Whatever the reason for the outcome, the recasting of sitcom characters still happens today, which is shocking considering how public behind-the-scenes drama is in the era of social media. It seems showrunners just become attached to their characters and would rather see an acting shift than starting from scratch…
Here are 8 Iconic Sitcom Characters Fans Barely Noticed Were Recast (And 12 Way Too Obvious).
20 Obvious: Aunt Viv (The Fresh Prince of Bel-Air)
The Aunt Viv switch has a long and ugly history, which is unfortunate considering Janet Hubert is the obvious fan favorite. After three seasons, she left the role and was replaced by Daphne Maxwell Reid.
Unfortunately, Will Smith and Hubert have had a long-standing feud over the replacement, both with drastically different ideas of what went wrong. Other actors on the show, including Alfonso Ribeiro (Carlton Banks), have claimed that she was difficult on set.
While the cast loved working with Reid, audiences agreed she never lived up to Hubert’s standard. When the actors reunited recently without Hubert, the drama resurfaced, proving the tension has yet to fade.
19 Barely Noticed: Morgan (Boy Meets World)
When it comes to the Matthews children, Morgan was an undeniable cutie but she was often overshadowed by the other kids on the show. Lily Nicksay (now Gibson) portrayed the character for the first two seasons of the series.

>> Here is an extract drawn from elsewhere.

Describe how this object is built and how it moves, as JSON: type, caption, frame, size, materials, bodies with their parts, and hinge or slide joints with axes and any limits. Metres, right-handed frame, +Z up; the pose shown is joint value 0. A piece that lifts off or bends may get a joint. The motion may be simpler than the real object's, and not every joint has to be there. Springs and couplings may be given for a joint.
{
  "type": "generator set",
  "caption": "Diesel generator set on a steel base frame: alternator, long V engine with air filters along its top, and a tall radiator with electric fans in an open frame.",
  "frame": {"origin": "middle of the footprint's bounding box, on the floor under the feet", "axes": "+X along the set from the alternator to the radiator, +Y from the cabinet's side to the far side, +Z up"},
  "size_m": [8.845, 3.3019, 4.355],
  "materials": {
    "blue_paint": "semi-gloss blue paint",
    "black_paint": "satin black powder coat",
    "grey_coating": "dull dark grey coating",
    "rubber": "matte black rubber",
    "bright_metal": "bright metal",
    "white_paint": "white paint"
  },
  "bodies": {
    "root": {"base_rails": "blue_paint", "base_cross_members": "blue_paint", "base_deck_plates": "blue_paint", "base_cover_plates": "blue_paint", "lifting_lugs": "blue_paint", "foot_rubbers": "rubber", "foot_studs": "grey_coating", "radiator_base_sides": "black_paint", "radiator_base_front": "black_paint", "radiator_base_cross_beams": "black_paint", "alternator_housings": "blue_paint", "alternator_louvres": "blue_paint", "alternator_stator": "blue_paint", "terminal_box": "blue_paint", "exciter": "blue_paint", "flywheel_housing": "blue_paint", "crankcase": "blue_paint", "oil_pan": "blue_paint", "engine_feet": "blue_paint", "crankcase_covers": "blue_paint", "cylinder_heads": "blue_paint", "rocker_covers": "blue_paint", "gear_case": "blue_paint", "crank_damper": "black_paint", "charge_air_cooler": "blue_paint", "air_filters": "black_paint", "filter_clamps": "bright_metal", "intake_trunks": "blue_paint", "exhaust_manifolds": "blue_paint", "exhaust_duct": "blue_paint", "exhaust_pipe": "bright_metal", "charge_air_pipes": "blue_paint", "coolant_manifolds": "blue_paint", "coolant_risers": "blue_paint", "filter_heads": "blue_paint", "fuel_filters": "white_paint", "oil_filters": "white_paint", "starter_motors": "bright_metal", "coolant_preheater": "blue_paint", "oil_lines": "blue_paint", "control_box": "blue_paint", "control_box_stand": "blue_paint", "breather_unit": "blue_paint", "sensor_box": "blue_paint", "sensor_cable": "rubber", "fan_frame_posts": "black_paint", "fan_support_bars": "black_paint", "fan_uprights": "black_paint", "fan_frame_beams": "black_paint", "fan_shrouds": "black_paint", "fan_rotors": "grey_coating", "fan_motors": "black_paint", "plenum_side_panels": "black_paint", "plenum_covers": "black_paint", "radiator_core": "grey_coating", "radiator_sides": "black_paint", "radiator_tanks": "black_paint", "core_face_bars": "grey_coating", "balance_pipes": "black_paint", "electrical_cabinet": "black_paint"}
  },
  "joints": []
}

Lindsay Ridgeway, the face you’re probably more familiar with, took over the role in season three and continued until the series ended after season seven. According to Rider Strong (Shawn Hunter), Nicksay was too young and uninterested in working.

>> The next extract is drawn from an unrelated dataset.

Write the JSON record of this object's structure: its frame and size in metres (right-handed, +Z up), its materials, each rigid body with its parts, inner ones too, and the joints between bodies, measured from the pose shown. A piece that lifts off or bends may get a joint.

Despite the fact that Ridgeway was three years older than Nicksay, the change didn’t make much of an impact on the show.
In a cheeky movie, both actors appeared in the series finale of the show’s spin-off, Girl Meets World.

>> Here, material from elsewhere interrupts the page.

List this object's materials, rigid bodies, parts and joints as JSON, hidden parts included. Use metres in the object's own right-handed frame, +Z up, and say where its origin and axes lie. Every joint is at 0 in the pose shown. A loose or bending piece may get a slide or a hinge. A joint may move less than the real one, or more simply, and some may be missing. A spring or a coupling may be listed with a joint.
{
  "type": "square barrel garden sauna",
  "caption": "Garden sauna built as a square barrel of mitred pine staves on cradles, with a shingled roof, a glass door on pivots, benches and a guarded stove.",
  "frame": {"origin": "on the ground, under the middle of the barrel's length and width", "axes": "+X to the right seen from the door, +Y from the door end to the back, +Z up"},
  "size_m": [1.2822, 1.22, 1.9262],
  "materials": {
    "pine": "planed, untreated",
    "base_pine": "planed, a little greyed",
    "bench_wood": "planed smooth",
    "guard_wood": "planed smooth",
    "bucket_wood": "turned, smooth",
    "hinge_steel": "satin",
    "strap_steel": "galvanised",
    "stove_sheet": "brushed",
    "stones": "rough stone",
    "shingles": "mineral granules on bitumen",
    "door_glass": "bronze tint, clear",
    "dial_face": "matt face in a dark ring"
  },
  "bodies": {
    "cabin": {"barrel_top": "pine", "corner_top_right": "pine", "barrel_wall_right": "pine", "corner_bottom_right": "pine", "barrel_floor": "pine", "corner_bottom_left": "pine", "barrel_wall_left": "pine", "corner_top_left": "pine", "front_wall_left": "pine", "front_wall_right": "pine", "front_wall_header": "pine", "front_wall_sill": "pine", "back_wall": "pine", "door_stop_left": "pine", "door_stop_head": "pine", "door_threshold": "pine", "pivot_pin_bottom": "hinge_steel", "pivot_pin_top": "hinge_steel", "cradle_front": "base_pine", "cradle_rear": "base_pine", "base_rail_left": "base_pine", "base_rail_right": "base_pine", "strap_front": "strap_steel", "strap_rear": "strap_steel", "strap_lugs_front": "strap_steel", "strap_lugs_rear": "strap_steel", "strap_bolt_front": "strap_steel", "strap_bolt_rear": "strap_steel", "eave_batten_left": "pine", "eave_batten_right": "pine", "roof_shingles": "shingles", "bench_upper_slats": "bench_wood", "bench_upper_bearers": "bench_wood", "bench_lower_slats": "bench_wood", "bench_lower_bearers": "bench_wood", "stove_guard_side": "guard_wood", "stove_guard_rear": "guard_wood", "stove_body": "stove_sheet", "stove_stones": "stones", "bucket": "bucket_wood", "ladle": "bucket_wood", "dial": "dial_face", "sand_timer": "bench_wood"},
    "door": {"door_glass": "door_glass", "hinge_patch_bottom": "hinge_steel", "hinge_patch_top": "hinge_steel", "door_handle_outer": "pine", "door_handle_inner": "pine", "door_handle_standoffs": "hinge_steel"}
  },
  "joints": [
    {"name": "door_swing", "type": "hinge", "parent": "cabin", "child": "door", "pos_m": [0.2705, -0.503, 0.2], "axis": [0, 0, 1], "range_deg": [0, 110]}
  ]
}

18 Barely Noticed: Lily (Modern Family)
Lily, the adorable adopted daughter of Cam and Mitchell, was originally played by Ella and Jaden Hiller, who were mere babies at the time. They were replaced by Aubrey Anderson-Emmons in season three.
The switch was no secret, but if it didn’t happen during the internet age, the change probably would have gone completely unnoticed.
Babies change so much that it never really feels like a different actress took over the part.
Anderson-Emmons was only four when she was cast and audiences have watched her grow for the last seven years. She’s often praised for her deadpan delivery and sarcastic take on the character.
17 Obvious: Ann (Arrested Development)
Originally, the part of Ann Veal (George Michael’s painfully plain and dull girlfriend) was meant to be played by a different actress in every episode. However, Mae Whitman stuck around after replacing Alessandra Torresani in season two.
Torresani only played Egg, uh, Ann for one episode so the change wasn’t considered a big deal by fans. In fact, the switch probably would have gone unnoticed if it wasn’t for Whitman’s longstanding career in Hollywood.
By the time she joined Arrested Development in 2003, Whitman had already appeared in over 30 films and television shows, including Independence Day. Since Whitman was such a well-known face, the recasting of Ann Veal was much more obvious than it needed to be.
16 Obvious: Carol (Friends)
The role of Carol Willick-Bunch was only played by Anita Barone is the series’ second episode, but the switch to Jane Sibbett was still glaringly obvious.
This was due to the fact that the two women looked absolutely nothing alike.
Sibbet also dove in and portrayed Carol with great energy, comedic timing, and likability. Of course, Barone cannot be blamed for not matching up considering she wasn’t given the same opportunity to explore the character.
However, it will always be a shame that audiences missed the opportunity to watch Sibbet be the one to break Carol’s pregnancy news to Ross.
15 Barely Noticed: Claire Tanner (Full House)
Every Full House fan loves the third season episode when Doris Roberts shows up as Danny’s mom. However, Alice Hirson played the part of Claire Tanner twice in the first season, including the series’ pilot.
By the time Roberts made her appearance, enough time had passed that audiences probably forget they’d ever met the character before, which was lucky considering how drastically different the actors portrayed the role.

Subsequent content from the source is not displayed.